Does the book have some kind of moral, or idea? It must have: because as a story it is meh, and as literature ditto. But the ideas I can find in it, per the above, are all bad.
Bonus mini-review: the Sirian Experiments
Kinda "the other side's perspective", i.e. the Sirian side (I don't think we ever get to see the Shammat viewpoint). Initially (this is a re-read) I found it better, with a bit more story, but it fades. Her irritating total ignorance of physics continues (at one point Earth, for no readily apparent reason, suddenly reverses axial rotation, then returns back, but with a tilt so we now have seasons. WTF? Why? This pointless and impossible catastrophe appears to happen only because she associates seasons with moral decline somehow... possibly some residual of coming from Africa to Europe?).
Some of the text confirms what I previously thought: that Canopus really is good, in her tales. At least Sirius believes it.
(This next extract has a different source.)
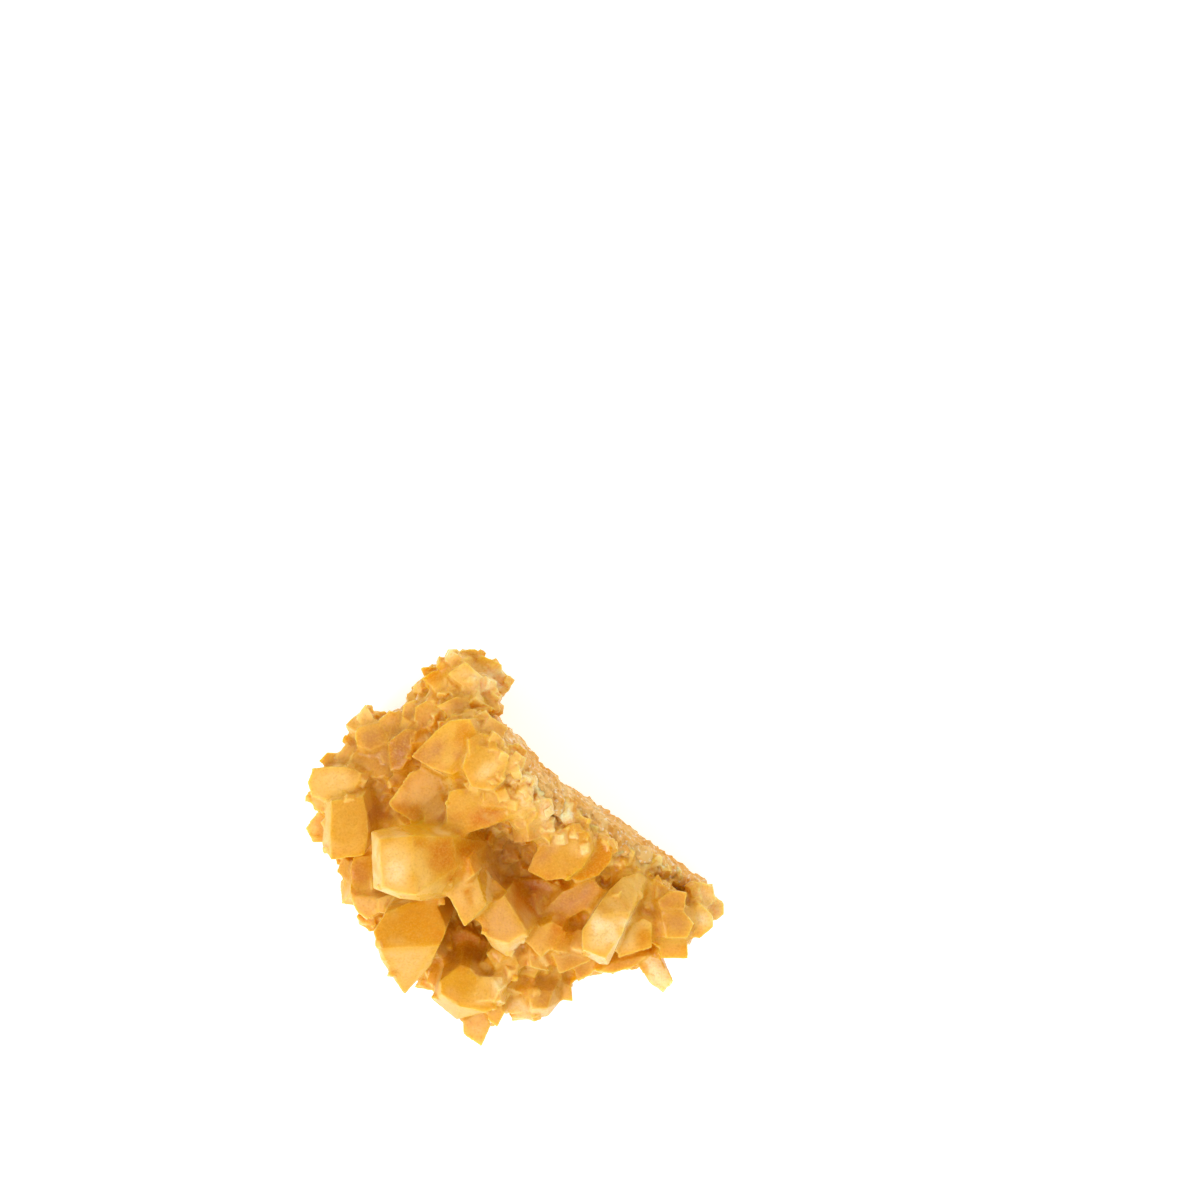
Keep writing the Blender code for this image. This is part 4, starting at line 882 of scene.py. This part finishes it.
# The setting: a plain white table, soft studio light that comes mostly from the lower left, and the
# camera straight above, as far to the right as the photograph's frame needs. Lengths are in metres.
FLOOR_SIZE = 3.0
FLOOR_WHITE = (0.93, 0.93, 0.93, 1.0)
FLOOR_GLOW = 0.45
PURE_WHITE = (1.0, 1.0, 1.0, 1.0)
LIT_POINT = (0, 0, 0.01)
AIR_LIGHT = 0.68
CAMERA_LENS = 189.0
CAMERA_FILM = 36.0

bm = bmesh.new()
bmesh.ops.create_grid(bm, x_segments=1, y_segments=1, size=FLOOR_SIZE / 2)
floor_mesh = bpy.data.meshes.new("floor")
bm.to_mesh(floor_mesh)
bm.free()
table_top = bpy.data.objects.new("floor", floor_mesh)
bpy.context.scene.collection.objects.link(table_top)
paper, nodes, links = new_material("white_table")
shader = nodes["Principled BSDF"]
shader.inputs["Base Color"].default_value = FLOOR_WHITE
shader.inputs["Roughness"].default_value = 0.9
shader.inputs["Emission Color"].default_value = PURE_WHITE
shader.inputs["Emission Strength"].default_value = FLOOR_GLOW
table_top.data.materials.append(paper)


def lamp(name, at, size, power):
    """A round, soft studio light turned to the object."""
    data = bpy.data.lights.new(name, "AREA")
    data.shape = "DISK"
    data.size = size
    data.energy = power
    made = bpy.data.objects.new(name, data)
    made.location = at
    made.rotation_euler = (Vector(LIT_POINT) - Vector(at)).to_track_quat("-Z", "Y").to_euler()
    bpy.context.scene.collection.objects.link(made)


lamp("key_light", at=(-0.35, -0.4, 0.6), size=0.5, power=3.3)
lamp("fill_light", at=(0.3, 0.35, 0.5), size=0.4, power=0.8)
world = bpy.data.worlds.new("studio")
bpy.context.scene.world = world
world.use_nodes = True
air = world.node_tree.nodes["Background"]
air.inputs["Color"].default_value = PURE_WHITE
air.inputs["Strength"].default_value = AIR_LIGHT
bpy.context.scene.view_settings.view_transform = "Standard"

lens = bpy.data.cameras.new("camera")
lens.lens = CAMERA_LENS
lens.sensor_width = CAMERA_FILM
lens.clip_start = 0.01
camera = bpy.data.objects.new("camera", lens)
camera.location = MM * CAMERA
bpy.context.scene.collection.objects.link(camera)
bpy.context.scene.camera = camera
And once again there is the bizarre obscurantist mysticism: Klorathy tells her that things happen due to the need; or perhaps the Need. Why does he do this? He isn't stupid; he knows Ambien II doesn't understand. Is he really incapable of saying what he means, or is he just dressing up his own ignorance in mumbo-jumbo? You know what I think.
Lending-money-at-interest is, of course, condemned. Ironically - because she has to say it, but fails to think about it - she says "of course this practice kept coming back no matter how hard we tried to stamp it out". For her, this is evidence of the malign state of civilisation. It doesn't occur to ask whether the practice keeps recurring because it is useful; because people want it.
Lots of this is, effectively, "about" "colonialism", because we have the Sirians gaily shuffling populations around and then trying to learn better from the "wise" Canopean. At least, it seems to be about that because it is unsubtly rammed in your face. And yet the analogy, if it is one, seems poor.
Lastly, I agree that there are things that cannot be said, and have to be understood. But... they can be approximated, can be aimed at. Her constant use of the trope for all things is careless, lazy, fat.